The man (and yes, it was a man) spends the better part of the day reading and replying to mails? I must admit I was slightly envious - it takes me less than ten minutes to get through my Inbox every morning. Am I so redundant that nobody feels the need to send me enough mails to take up the better part of the day, or am I plain unloved?
Have I ever spent an entire day on e-mails? I think not - some days it takes ten minutes to get through my mails, on other days it takes half an hour, but never outside that range. Yes, there are those mails that require action - review this, respond to that, provide information to a third, but that is "work", that is not "e-mails".
Maybe my colleague spends so much time on e-mails because he doesn't make the distinction that I do? But surely not. If that were the case, he would not propose segregating e-mails into FYI, URG and AP categories. Maybe the man really does get a lot more mails than I do.
But, even so, how does one go about segregating mails, and putting the category in the subject line? The same mail could be URG for one person, AP for three, and FYI for five. I normally address the mail "To:" the people in the URG and AP categories, and "CC:" the FYIs, and presume others do so too while sending a mail to me. So when I am "CC-ed" on a mail, I skim read the contents, and read more carefully when something is addressed "To" me.
When tried pointing out the basic flaw in the scheme to him, it took me three tries before I could get him to understand how it was impossible to mention the category in the Subject line. He even went to the extent of suggesting we send three copies of the same mail, and just couldn't get why it would not work.
When he finally got my point, he came up with the idea of ending every e-mail by mentioning the three categories, and the names on each of them. What a perfectly original idea!!! I end long-winded mails sent to multiple recipients by putting down action points against each name, the last line of which typically is -
X, Y and Z - FYI
But apparently, that is not good enough, because unless the FYI comes first, you do not know which category you fall under.
Maybe there is some logic to it, which my simple mind is not able to grasp. Or maybe I am just jealous that I get only ten minutes worth of e-mail every day, while others get so many more than I do.
How much time do you spend on e-mails? Would having URG, AP or FYI in the Subject line help you be more efficient in handling e-mail communications?


Faith Pray said...

People are wired so differently, aren't they? What others see as annoying labor you see as communicating - and communicating clearly and simply! I'm glad we have you.

Mason Canyon said...

I shouldn't say this but on first read, I'd almost say the man was sort of bragging that he had so many e-mails they had to be sorted into categories. :)

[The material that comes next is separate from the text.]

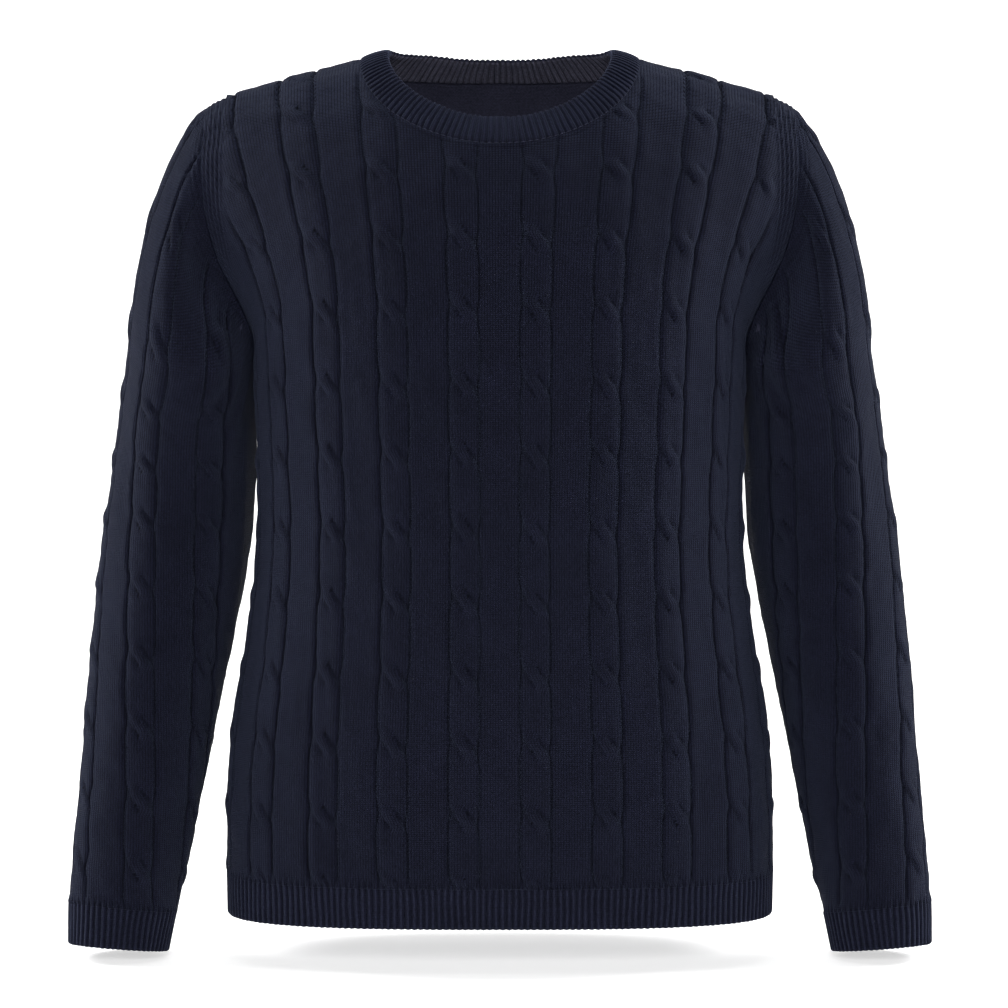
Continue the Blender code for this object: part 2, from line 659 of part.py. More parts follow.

Between my personal and work e-mails, I spend probably an hour a day just on answering e-mails all together (at a one time). I don't think this system would help me that much since I don't have that large of a volume of e-mails.

Jan Morrison said...

Wow! what a tempest in a teacup he has begun. Perhaps that could be another label TiT - yep, I like that one!
I look at who my emails are from and the subject. It takes me about ten minutes to look and respond - guess I'm not as important as he is!

Rayna M. Iyer said...

@ Faith - absolutely. And to be honest, I would rather communicate by mail than verbally and risk either forgetting or being forgotten.

@ Mason - I too think so. Somehow, being snowed down with e-mails seems to be a sign of your importance. I mean, FYI mails too need to be read, don't they, and whether they are labelled FYI or not, can't you make out what it is like from the context?

@ Jan - I love that one - TiT!!! Maybe I should send him a reply to that mail with TiT as the subject. That should get his attention!

Watery Tart said...

Oh dear! Sounds like somebody thinks he is more important than everybody else--yes, the FYIs usually go in the CC. I'm glad to have a small team of people who seem to all be intelligent enough to KNOW if something is meant for them or just informational. (Urgent ones we can put a red mark by)

Rayna M. Iyer said...

@ Tami - and don't get me started on the red mark! There are people who's default setting seems to have the red mark AND a request for sending read receipts. And they are the people who copy the world and their third cousin on mails that have nothing to do with them!

L. Diane Wolfe said...

He has high aspirations if he thinks everyone will code their emails for him!
I won't tell you how often I check my emails each day (as it might scare you!) but overall I receive anywhere from 100-300 a day and it can take over an hour when all is said and done.

Rayna M. Iyer said...

@ Diane - over an hour for between 100 to 300 mails tells me that if you know how to prioritise your e-mail reading and replying, it is actually not the monster it is made out to be. And you can't scare me with the number of times you check your mail - I am trying to be disciplined about it, and "only" check once an hour when I am busy :-)

Ann Elle Altman said...

I sadly don't get many emails... and it's probably because I rarely respond to them. Not one for small talk. Great funny post.

Also, have an award for you on my blog...you will see it later today.


Rayna M. Iyer said...

@ Ann - I used to get dozens of forwards at one point of time, but people have stopped sending me stuff now. So my mailbox only has things I need!
And, thank you for the Award. You are a Sugar Doll yourself!